_Available data_.
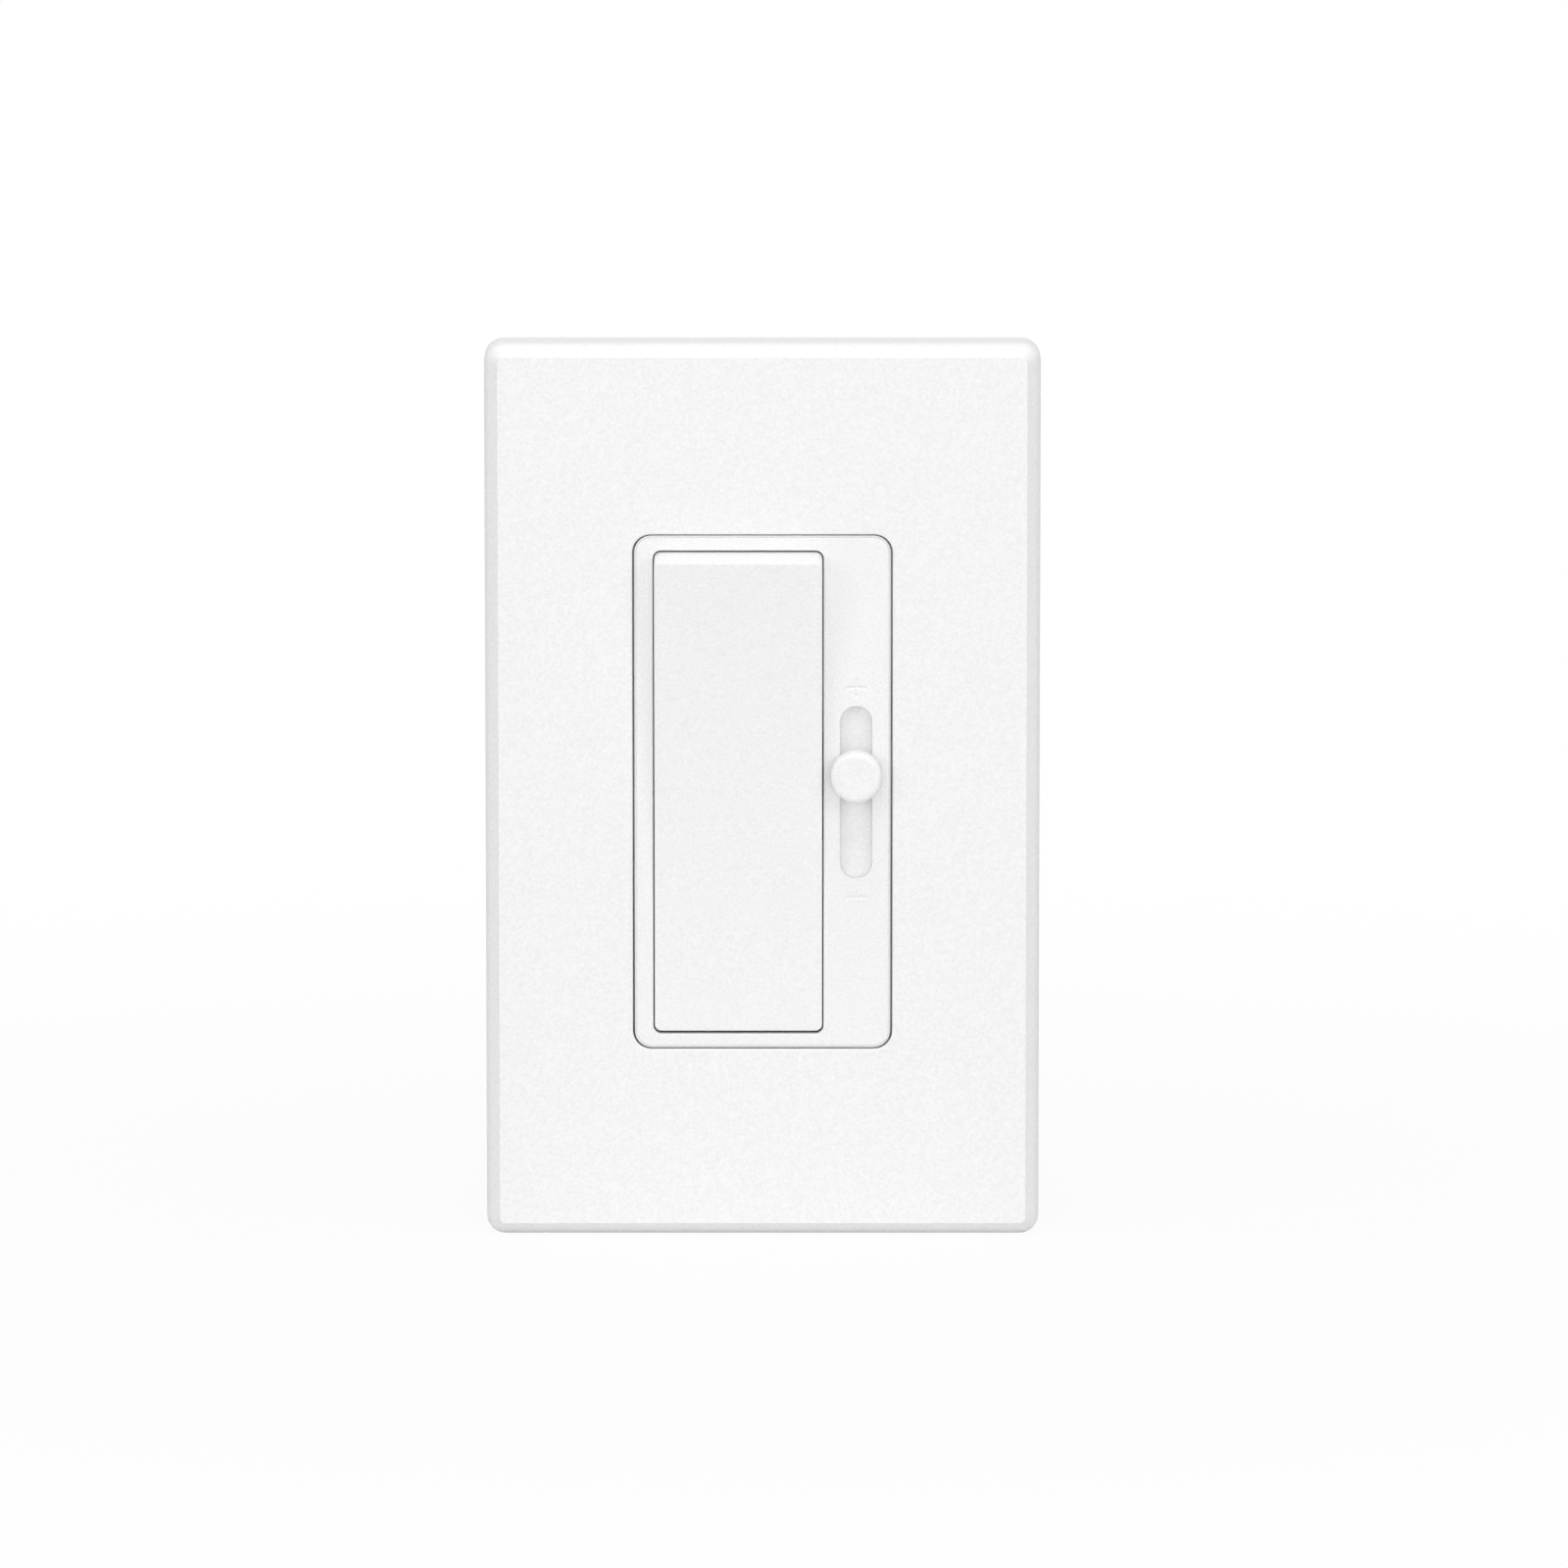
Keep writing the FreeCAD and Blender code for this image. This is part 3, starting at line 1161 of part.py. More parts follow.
def make_terminals():
    """A plate and a binding screw in each recess."""
    screws = {}
    plates = {}
    for name, side, z in TERMINALS:
        middle = f"{side} * (recess_x + terminal_thick / 2)"
        plate = block(f"plate_{name}_solid", middle, z, "terminal_thick", "recess_height - 2 * terminal_gap",
                      "terminal_gap - recess_back", "-recess_front - terminal_gap")
        ends = ("recess_x", "recess_x + terminal_thick")
        if side < 0:
            ends = (f"-({ends[1]})", f"-({ends[0]})")
        hole = cross_rod(f"plate_{name}_hole", "terminal_screw_radius + hole_clearance", "-recess_middle", z,
                         *ends)
        plates[name] = cut(f"plate_{name}", plate, [hole])
        screws[name] = terminal_screw(f"screw_{name}", side, z)
    plates["common"].Label = "common_terminal"
    screws["common"].Label = "common_screw"
    group("traveller_terminals", [plates["traveller_low"], plates["traveller_high"]])
    group("traveller_screws", [screws["traveller_low"], screws["traveller_high"]])


def make_ground_screw():
    """The grounding screw in the strap's bent tab."""
    low = "tab_z - strap_thick / 2"
    high = "tab_z + strap_thick / 2 + ground_screw_reach"
    shank = upright_rod("ground_shank", "terminal_screw_radius", "tab_x", "-tab_middle", low, high)
    head = upright_rod("ground_head", "terminal_head_radius", "tab_x", "-tab_middle",
                       f"{low} - terminal_head_height", low)
    slot = block("ground_slot", "tab_x", f"{low} - terminal_head_height + drive_depth / 2",
                 "2 * terminal_head_radius", "drive_depth", "-tab_middle - drive_width / 2",
                 "drive_width / 2 - tab_middle")
    cut("ground_screw", fuse("ground_solid", [shank, head]), [slot])


# Circuit board and what it carries
def make_board():
    """The circuit board, notched round the housing's bosses."""
    body = new_body("circuit_board")
    outline = new_sketch(body, "outline", "-board_back")
    rectangle(outline, "board_width", "board_height")
    pad(body, outline, "board_thick")
    notches = new_sketch(body, "notches", "-board_front")
    for x in ("-board_width / 2", "board_width / 2"):
        for z in ("-board_height / 2", "board_height / 2"):
            rectangle(notches, "2 * board_notch", "2 * board_notch", centre_point(notches, x, z))
    pocket(body, notches, "board_thick")


def make_triac():
    """The power switch riveted to the strap through an insulating pad."""
    pad_back = "-insulator_thick"
    tab_back = "-insulator_thick - triac_tab"
    case_back = "-insulator_thick - triac_thick"
    hole = "rivet_radius + hole_clearance"
    pad_solid = block("insulator_solid", "paddle_x", "triac_z", "triac_width + insulator_lap",
                      "triac_height + insulator_lap", pad_back, 0)
    cut("triac_insulator", pad_solid, [rod("insulator_hole", hole, "paddle_x", "rivet_z", pad_back, 0)])
    tab = block("triac_tab_plate", "paddle_x", "triac_z", "triac_width", "triac_height", tab_back, pad_back)
    case = block("triac_case", "paddle_x", "triac_z - triac_height / 2 + triac_height * 0.28", "triac_width",
                 "triac_height * 0.56", case_back, tab_back)
    solid = fuse("triac_solid", [tab, case])
    cut("triac", solid, [rod("triac_hole", hole, "paddle_x", "rivet_z", tab_back, pad_back)])
    shank = rod("rivet_shank", "rivet_radius", "paddle_x", "rivet_z", tab_back, "strap_thick")
    front = rod("rivet_front", "rivet_head_radius", "paddle_x", "rivet_z", "strap_thick",
                "strap_thick + rivet_head_height")
    back = rod("rivet_back", "rivet_head_radius", "paddle_x", "rivet_z", f"{tab_back} - rivet_head_height",
               tab_back)
    fuse("triac_rivet", [shank, front, back])


def leaded(name, radius, length, x, z):
    """Make a small wire-ended component that stands off the board's back on its leads."""
    height = "-board_back - resistor_lift"
    body = cross_rod(f"{name}_body", radius, height, z, f"{x} - ({length}) / 2", f"{x} + ({length}) / 2")
    parts = [body]
    for side in ("-", "+"):
        foot = f"{x} {side} ({length}) / 2 {side} lead_radius * 2"
        parts.append(rod(f"{name}_lead{len(parts)}", "lead_radius", foot, z, height, "-board_back"))
        ends = (foot, x) if side == "-" else (x, foot)
        parts.append(cross_rod(f"{name}_wire{len(parts)}", "lead_radius", height, z, *ends))
    return fuse(name, parts)


def make_components():
    """Choke, capacitors, resistors and trigger diode behind the board."""
    back = "-board_back - choke_depth"
    ring = rod("choke_ring", "choke_radius", "choke_x", "choke_z", f"{back} + winding_thick",
               "-board_back - winding_thick")
    bore = rod("choke_hole", "choke_bore", "choke_x", "choke_z", f"{back} + winding_thick",
               "-board_back - winding_thick")
    cut("choke_core", ring, [bore])
    outside = rod("winding_outside", "choke_radius + winding_thick", "choke_x", "choke_z", back,
                  "-board_back")
    inside = rod("winding_inside", "choke_bore - winding_thick", "choke_x", "choke_z", back, "-board_back")
    space = rod("winding_core_space", "choke_radius", "choke_x", "choke_z", f"{back} + winding_thick",
                "-board_back - winding_thick")
    column = rod("winding_core_bore", "choke_bore", "choke_x", "choke_z", f"{back} + winding_thick",
                 "-board_back - winding_thick")
    cut("choke_winding", outside, [inside, cut("winding_core_ring", space, [column])])
    block("filter_capacitor", "filter_x", "filter_z", "filter_width", "filter_height",
          "-board_back - filter_depth", "-board_back")
    block("timing_capacitor", "timing_x", "timing_z", "timing_width", "timing_height",
          "-board_back - timing_depth", "-board_back")
    resistors = []
    for index in range(2):
        z = f"resistor_z + {index} * resistor_pitch"
        resistors.append(leaded(f"resistor_{index}", "resistor_radius", "resistor_length", "resistor_x", z))
    group("resistors", resistors)
    leaded("trigger_diode", "diac_radius", "diac_length", "resistor_x", "diac_z")


# Node name of each sub-part: the label of the object that holds it
NODES = [
    "wallplate_cover", "wallplate_adapter", "adapter_screws", "mounting_strap", "box_screws",
    "screw_retainers", "front_bezel", "paddle", "paddle_pins", "plunger", "plunger_spring",
    "contact_rocker", "moving_contacts", "switch_base", "fulcrum_terminal", "traveller_contacts",
    "slider_knob", "slider_carriage", "drive_leg", "slider_guide", "pot_can", "pot_track", "pot_wiper",
    "pot_brush", "housing", "housing_screws", "common_terminal", "common_screw", "traveller_terminals",
    "traveller_screws", "ground_screw", "circuit_board", "triac", "triac_insulator", "triac_rivet",
    "choke_core", "choke_winding", "filter_capacitor", "timing_capacitor", "resistors", "trigger_diode",
]


def check_and_export():
    """Stop on any failed object or bad shape, then write each sub-part."""
    doc.recompute()
    for item in doc.Objects:
        if "Invalid" in item.State or "Error" in item.State:
            raise RuntimeError(f"{item.Label}: {item.State}")
    shapes = {}
    for label in NODES:
        shape = doc.getObjectsByLabel(label)[0].Shape
        if shape.isNull() or not shape.isValid() or not shape.Solids:
            raise RuntimeError(f"{label} has no valid solid")
        shapes[label] = shape
    os.makedirs("parts", exist_ok=True)
    for label, shape in shapes.items():
        shape.exportStep(f"parts/{label}.step")
        print(f"{label}: {len(shape.Solids)} solids, {shape.Volume:.1f} mm3")


sizes = write_sheet()
make_cover()
make_adapter()
make_adapter_screws()
make_strap()
make_box_screws()
make_retainers()
make_bezel()
make_paddle()
make_paddle_pins()
make_plunger()
make_plunger_spring()
make_rocker()
make_switch_base()
make_common_terminal()
make_fixed_contacts()
make_slider()
make_slider_guide()
make_potentiometer()
make_housing()
make_housing_screws()
make_terminals()
make_ground_screw()
make_board()
make_triac()
make_components()
check_and_export()
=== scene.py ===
import json
import math
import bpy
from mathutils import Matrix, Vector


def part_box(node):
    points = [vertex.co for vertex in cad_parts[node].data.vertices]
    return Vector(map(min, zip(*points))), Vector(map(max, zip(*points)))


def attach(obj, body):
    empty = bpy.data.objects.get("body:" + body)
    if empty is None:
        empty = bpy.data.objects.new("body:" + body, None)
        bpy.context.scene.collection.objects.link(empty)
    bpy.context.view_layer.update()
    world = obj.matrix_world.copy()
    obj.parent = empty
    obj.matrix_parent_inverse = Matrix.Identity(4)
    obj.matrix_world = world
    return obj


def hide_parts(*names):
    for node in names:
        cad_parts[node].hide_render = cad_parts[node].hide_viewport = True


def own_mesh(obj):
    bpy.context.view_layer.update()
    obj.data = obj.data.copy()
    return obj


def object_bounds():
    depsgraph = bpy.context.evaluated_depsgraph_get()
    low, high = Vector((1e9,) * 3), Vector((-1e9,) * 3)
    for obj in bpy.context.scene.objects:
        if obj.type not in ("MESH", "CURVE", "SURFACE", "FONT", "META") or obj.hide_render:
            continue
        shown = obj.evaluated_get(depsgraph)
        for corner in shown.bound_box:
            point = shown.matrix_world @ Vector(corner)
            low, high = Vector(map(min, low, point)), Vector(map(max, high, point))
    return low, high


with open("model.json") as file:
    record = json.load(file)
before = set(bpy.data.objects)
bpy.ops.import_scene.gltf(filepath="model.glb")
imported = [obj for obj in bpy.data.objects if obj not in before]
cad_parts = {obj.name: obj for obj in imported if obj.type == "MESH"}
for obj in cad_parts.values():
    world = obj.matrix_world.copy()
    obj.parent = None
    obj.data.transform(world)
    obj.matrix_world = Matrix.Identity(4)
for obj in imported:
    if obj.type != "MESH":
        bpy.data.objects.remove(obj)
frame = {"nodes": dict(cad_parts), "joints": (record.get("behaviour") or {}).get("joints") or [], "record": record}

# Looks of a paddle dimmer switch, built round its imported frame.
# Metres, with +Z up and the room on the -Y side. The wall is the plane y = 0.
from types import SimpleNamespace

import bmesh
import bpy
from mathutils import Matrix, Vector

cad_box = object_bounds()
MM = 0.001

# Camera fitted to the photograph's edges
TARGET = Vector((2.755, 0, 0)) * MM
CAMERA_DISTANCE = 1.666
CAMERA_ELEVATION = math.radians(9.2)
CAMERA_LENS = 297.2
CAMERA_SENSOR = 36.0
CAMERA_CLIP = (0.05, 60.0)

# Soft boxes: degrees to the right and above, and share of the light on a face turned to them
LAMPS = {
    "key_above_front": (0, 45, 0.07),
    "key_above": (0, 70, 0.21),
    "key_overhead": (0, 88, 0.19),
    "fill_front": (0, 3, 0.243),
    "fill_left": (-45, 20, 0.185),
    "fill_right": (45, 20, 0.185),
}
LAMP_DISTANCE = 2.4
LAMP_SIZE = 1.35
WORLD_LIGHT = 0.3

# Floor: its width, its colour, and two distances in metres, each with the share of plain white there
FLOOR_SIZE = 12.0
FLOOR_COLOUR = (0.8, 0.8, 0.8, 1)
FLOOR_NEAR = (0.06, 0.93)
FLOOR_FAR = (0.30, 1.0)

# Colour of the background and of the floor's white
WHITE_LIGHT = (1, 1, 1, 1)

# Finishes: colours, cells of texture per metre, and depths in millimetres
PALE = (0.9, 0.9, 0.9)
NOISE_ROUGHNESS = 0.55
NOISE_SPREAD = (0.3, 0.7)
SMOOTH_DETAIL = 2.0
MOTTLED_DETAIL = 3.0
STREAKED_DETAIL = 4.0
GLOSS_SHIFT = 5.0
WAVE_CELLS = 60
WAVE_SHIFT = 2.0
GRAIN_SHIFT = 7.0
PLASTIC_GLOSS_CELLS = 900
METAL_DEPTH = 0.004
METAL_SPOTS = 0.3
PIT_CELLS = 2600
PIT_SHIFT = 3.0
PIT_SHARE = 0.3
LACQUER_CELLS = 500
COAT_GLOSS = (0.25, 0.4)
WEAVE_CELLS = 300
WEAVE_STRETCH = 8
WEAVE_SPREAD = (0.12, 0.4)
WEAVE_DARK = 0.8
WEAVE_DEPTH = 0.01
BOARD_GLOSS = (0.35, 0.5)
BOARD_GLOSS_CELLS = 500

# Painted shade in narrow hollows of metal, such as a screw's slot, darkens the colour there: reach, lowest share
# and spread
HOLLOW_SHADE_REACH = 1.2
HOLLOW_SHADE_DARK = 0.3
HOLLOW_SHADE_SPREAD = (0.35, 0.95)
HOLLOW_SHADE_SAMPLES = 8


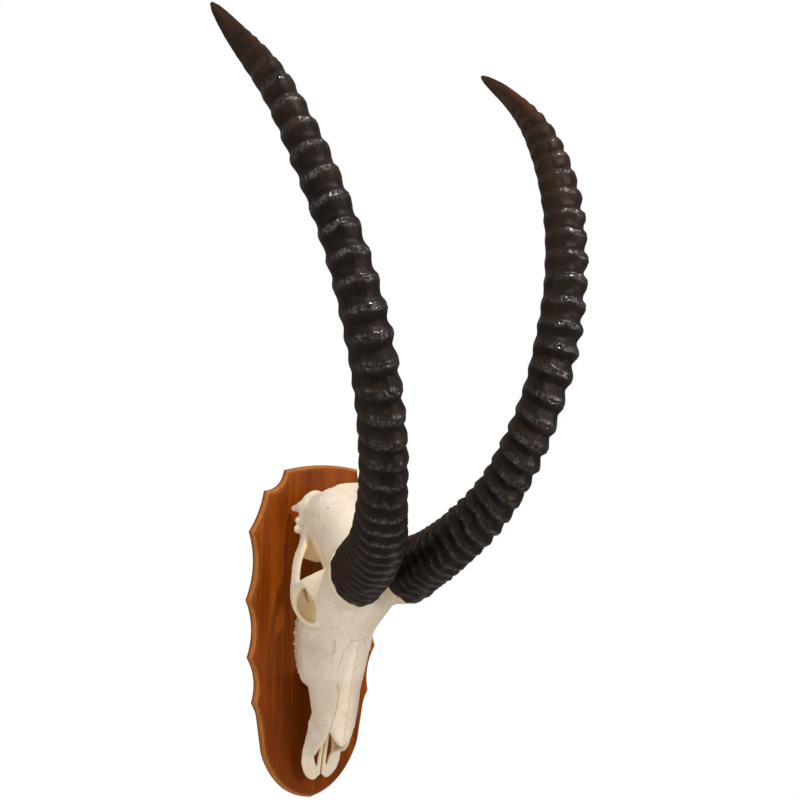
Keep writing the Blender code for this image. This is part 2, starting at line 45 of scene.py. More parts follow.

_Set exercise_. Extract exactly the leading lines of the data, stopping at and including the line with "[shank, head]), [slot])".

_Output_.
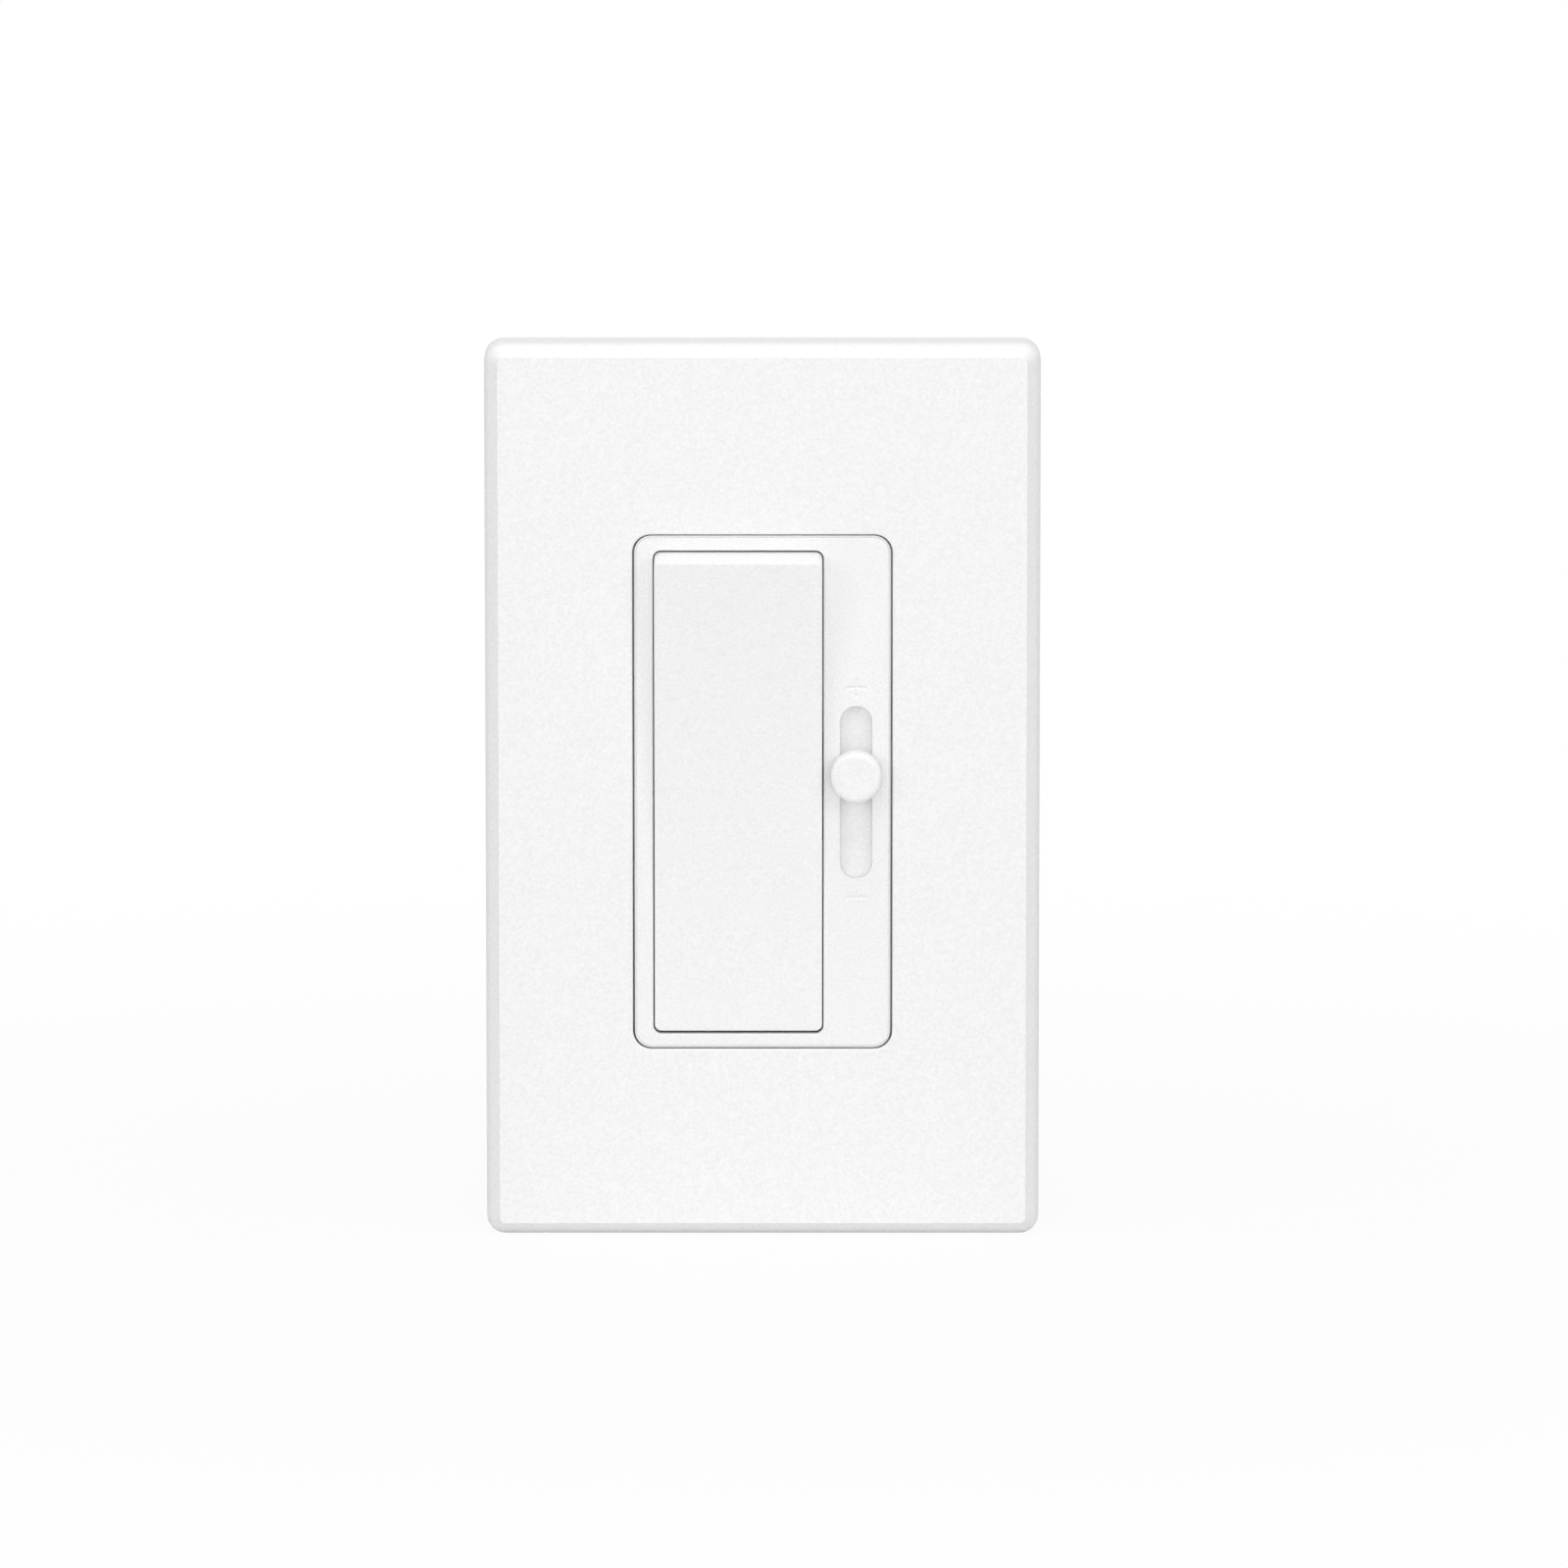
Keep writing the FreeCAD and Blender code for this image. This is part 3, starting at line 1161 of part.py. More parts follow.
def make_terminals():
    """A plate and a binding screw in each recess."""
    screws = {}
    plates = {}
    for name, side, z in TERMINALS:
        middle = f"{side} * (recess_x + terminal_thick / 2)"
        plate = block(f"plate_{name}_solid", middle, z, "terminal_thick", "recess_height - 2 * terminal_gap",
                      "terminal_gap - recess_back", "-recess_front - terminal_gap")
        ends = ("recess_x", "recess_x + terminal_thick")
        if side < 0:
            ends = (f"-({ends[1]})", f"-({ends[0]})")
        hole = cross_rod(f"plate_{name}_hole", "terminal_screw_radius + hole_clearance", "-recess_middle", z,
                         *ends)
        plates[name] = cut(f"plate_{name}", plate, [hole])
        screws[name] = terminal_screw(f"screw_{name}", side, z)
    plates["common"].Label = "common_terminal"
    screws["common"].Label = "common_screw"
    group("traveller_terminals", [plates["traveller_low"], plates["traveller_high"]])
    group("traveller_screws", [screws["traveller_low"], screws["traveller_high"]])


def make_ground_screw():
    """The grounding screw in the strap's bent tab."""
    low = "tab_z - strap_thick / 2"
    high = "tab_z + strap_thick / 2 + ground_screw_reach"
    shank = upright_rod("ground_shank", "terminal_screw_radius", "tab_x", "-tab_middle", low, high)
    head = upright_rod("ground_head", "terminal_head_radius", "tab_x", "-tab_middle",
                       f"{low} - terminal_head_height", low)
    slot = block("ground_slot", "tab_x", f"{low} - terminal_head_height + drive_depth / 2",
                 "2 * terminal_head_radius", "drive_depth", "-tab_middle - drive_width / 2",
                 "drive_width / 2 - tab_middle")
    cut("ground_screw", fuse("ground_solid", [shank, head]), [slot])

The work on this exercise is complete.